80 Pine Street..072513 (Rick Kopstein)
After a dip in its bottom line in 2015, Cahill Gordon & Reindel rebounded financially last year thanks to strong performances from its corporate and litigation groups.
William Hartnett, chairman of Cahill Gordon’s executive committee, said that in 2016 demand for the firm’s services was strong, attributing growth, in part, to a better realization rate.
“Corporate was incredibly slow for the first quarter and had a terrific rebound for the last nine months,” Hartnett said. “Litigation was steadily strong throughout the 12-month period, so I think we just see that as good momentum for us going into 2017.”
The firm’s gross revenue grew 4.9 percent in 2016, to $382.5 million, compared to $364.5 million the year prior. Profits per partner were up 8.2 percent, to nearly $3.64 million, while revenue per lawyer climbed 10.3 percent, to $1.29 million.
Total head count at Cahill Gordon slipped slightly, as the firm’s lawyer ranks dropped from 312 in 2015, to 296 in 2016. But the firm saw the size of its equity partnership increase slightly, from 62 to 64. Cahill Gordon’s finances traditionally float with the capital markets.
“We are probably more dependent than most firms in activity in the capital markets [and] bank lending market,” Hartnett said. “Fortunately, it’s a very resilient market.”
Hartnett estimated that his firm had a 35 percent market share as legal advisers to underwriters in U.S. high-yield bond offerings and 15 percent in European high-yield bond offerings in transactions that totaled nearly $74 billion. Cahill Gordon also had a 31 percent market share of leveraged lending activities in the U.S. in deals worth about $200 billion.
“From our point of view, we’ve been in a very large and active market,” Hartnett said. “We have developed a dominate market share position that has served us well throughout many years and last year was no exception.”
In 2016, Cahill Gordon represented the financiers behind Dell Inc.’s $67 billion acquisition of EMC Corp., Western Digital Corp.’s $18.1 billion purchase of SanDisk Corp., Symantec Corp.’s $4.65 billion buy of Blue Coast Systems Inc. and IMS Health Holdings Inc.’s $9 billion all-stock merger with Quintiles Transnational Holdings Inc.
Cahill Gordon also represented financiers on several acquisitions by private equity firm Apollo Global Management LLC, including its $2.2 billion deal to buy Diamond Resorts International Inc. and $1.6 billion acquisition of Outerwall Inc., owner of rental kiosks Redbox and Coinstar.
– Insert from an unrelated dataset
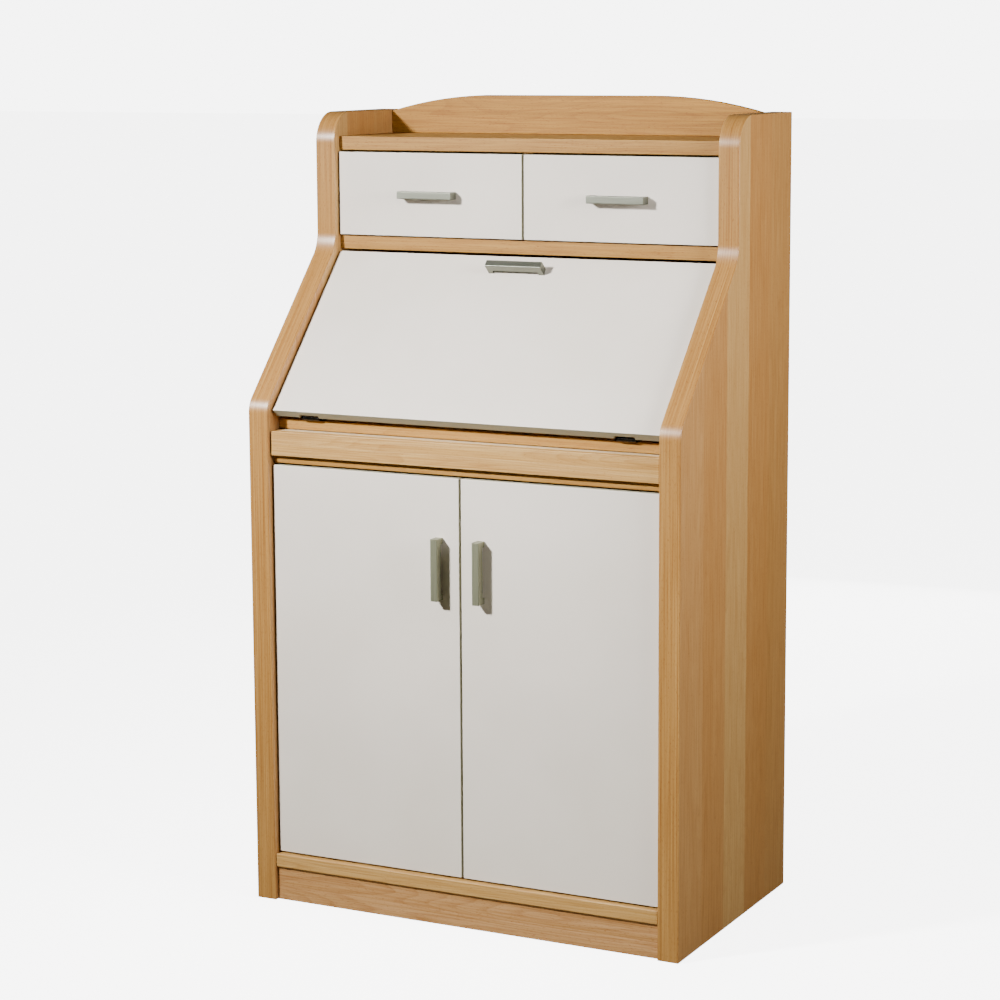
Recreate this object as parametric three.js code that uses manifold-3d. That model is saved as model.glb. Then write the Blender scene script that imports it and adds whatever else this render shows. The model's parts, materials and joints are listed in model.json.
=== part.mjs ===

In addition to the firm’s capital markets work, Cahill Gordon represented The Empire District Electric Co. in its $2.4 billion sale to Algonquin Power, Bluewolf Group LLC in its sale by IBM Corp. and ICON plc in its acquisition of Clinical Research Management Inc.
“When you consider that the results almost reflect only nine months as opposed to 12 months, it was a very, very good year in corporate and obviously that’s continuing through the first quarter of 2017,” Hartnett said.
Cahill Gordon, which last month lost white-collar litigation partner David Kelley to Dechert in New York, did not make any lateral partner hires of its own in 2016. But Hartnett said that Richard Kelly, hired by the firm in 2015 from Shearman & Sterling’s London office, did help Cahill Gordon expand its operations in the city, particularly with respect to regulatory, investigations and litigation work.
Looking ahead into 2017, Hartnett said that Cahill Gordon will continue to look for ways to expand and increase its market share, which means that lateral hires might be on the horizon for the 98-year old firm.
“We are more willing at this stage of our history to go into the market for laterals,” Hartnett said. “It’s opportunistic, it’s been strategic and its worked out very well for us.”